The African Film Heritage Project, Scorsese says, will restore and distribute, “in Africa and around the world, a collection of the films from Africa that are historically, artistically and culturally significant.” Scorsese believes it is vital that viewers and filmmakers be exposed to different cultures through film. “Without Fellini or Kurosawa, you wouldn’t have Spielberg… or Terry Malick,” he says.

2020 - The TIFF Cinematheque presents “From Noir to New Wave: A Tribute to The Film Foundation” in recognition of TFF’s 30th Anniversary. The restorations of IL BIDONE and XIAO WU (shown above) premiere at the Berlinale.

The Film Foundation is committed to fostering the next generation of silver screen talent. Through its free educational platform, the foundation has to date, taught over 10 million children about film language and history through its curriculum, The Story of Movies.

Though cinema is a relatively new art form, Scorsese argues that the moving picture is as worthy of careful preservation as any classic oil painting, sculpture, work of literature or musical composition. So much has already been lost, he says, “We have to really take good care of what’s left — everything from the acknowledged masterworks of cinema, to industrial films, home movies, anthropological films, anything that could tell us who we are… who we’ve been, and who we’re becoming.

With support from Rolex and his colleagues in the movie business, Scorsese and The Film Foundation are working to have the motion picture’s importance as a historical document recognised. 

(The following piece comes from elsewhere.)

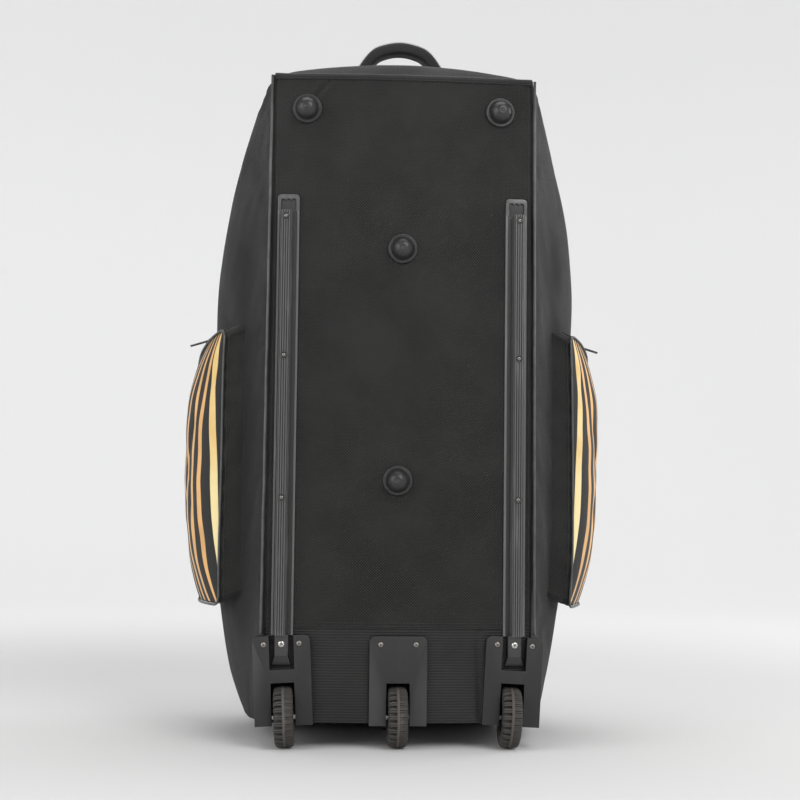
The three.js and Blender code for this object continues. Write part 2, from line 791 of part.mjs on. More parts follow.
const RIBS = [-0.86, -0.5, -0.14, 0.14, 0.5, 0.86];
function railGeometry() {
  const half = flangeWidth / 2;
  const corner = half / 3;
  const flange = new THREE.Shape();
  flange.moveTo(-half, railFoot);
  flange.lineTo(half, railFoot);
  flange.lineTo(half, railTop - corner);
  flange.absarc(half - corner, railTop - corner, corner, 0, Math.PI / 2);
  flange.absarc(corner - half, railTop - corner, corner, Math.PI / 2, Math.PI);
  const scallop = ribWidth / 6;
  const windowTop = railTop - corner * 2;
  const windowFoot = ribTop + scallop * 2;
  const endWindow = new THREE.Path();
  endWindow.moveTo(-3 * scallop, windowTop);
  endWindow.lineTo(-3 * scallop, windowFoot);
  for (const k of [-2, 0, 2]) endWindow.absarc(k * scallop, windowFoot, scallop, Math.PI, 2 * Math.PI);
  endWindow.lineTo(3 * scallop, windowTop);
  flange.holes.push(endWindow);
  const plate = extruded(flange, flangeWall).rotateX(Math.PI / 2);

  const ribHalf = ribWidth / 2;
  const grooves = RIBS.slice(1).map((share, i) => ({ from: RIBS[i] * ribHalf, to: share * ribHalf, low: i % 2 }));
  const top = grooves.flatMap(({ from, to, low }) => {
    const y = -railRise + (low ? grooveDepth : 0);
    return [[from, y], [to, y]];
  });
  const ribs = outlineOf([
    [-ribHalf, -flangeWall / 2],
    [-ribHalf, -railRise + 2 * grooveDepth],
    ...top,
    [ribHalf, -railRise + 2 * grooveDepth],
    [ribHalf, -flangeWall / 2],
  ]);
  const beam = extruded(ribs, ribTop - bracketTop - seamGap).translate(0, 0, bracketTop + seamGap);

  const foot = railFoot + seamGap;
  const tongue = outlineOf([
    [-flangeWidth * 0.44, foot],
    [-flangeWidth * 0.18, foot + 3],
    [flangeWidth * 0.18, foot + 3],
    [flangeWidth * 0.44, foot],
    [tongueWidth / 2, foot + 14],
    [tongueWidth / 2, bracketTop + past / 4],
    [-tongueWidth / 2, bracketTop + past / 4],
    [-tongueWidth / 2, foot + 14],
  ]);
  return joined(plate, beam, extruded(tongue, tongueRise).rotateX(Math.PI / 2));
}

for (const { name, way } of SIDES) {
  const x = (way * railSpacing) / 2;
  const seat = placed(x, baseFace(x, heelHeight) - seatGap, 0);
  seat.rotation.z = way * facetSlope;
  piece(`runner_${name}`, railGeometry(), railPlastic, seat);
  RAIL_SCREWS.forEach(({ up }, i) => {
    const head = piece(`runner_screw_${name}_${i + 1}`, screwHead(screwRadius), steel, seat);
    head.position.set(0, -railRise - seatGap, up * railTop);
  });
  const head = piece(`runner_foot_screw_${name}`, screwHead(tongueScrewRadius), steel, seat);
  head.position.set(0, -tongueRise - seatGap, screwHeight);
}

// Zip pulls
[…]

We preserve because we can’t know where we’re going unless we know where we’ve been, can’t understand the future or the present until we have some sort of grappling with the past,” Scorsese says.

In addition to the work done with The Film Foundation, Scorsese also perpetuates the longevity of the craft by contributing to to the cultivation of new talent as a mentor under the Rolex Mentor and Protégé Arts Initiative, ensuring that the art of filmmaking continues on to future generations.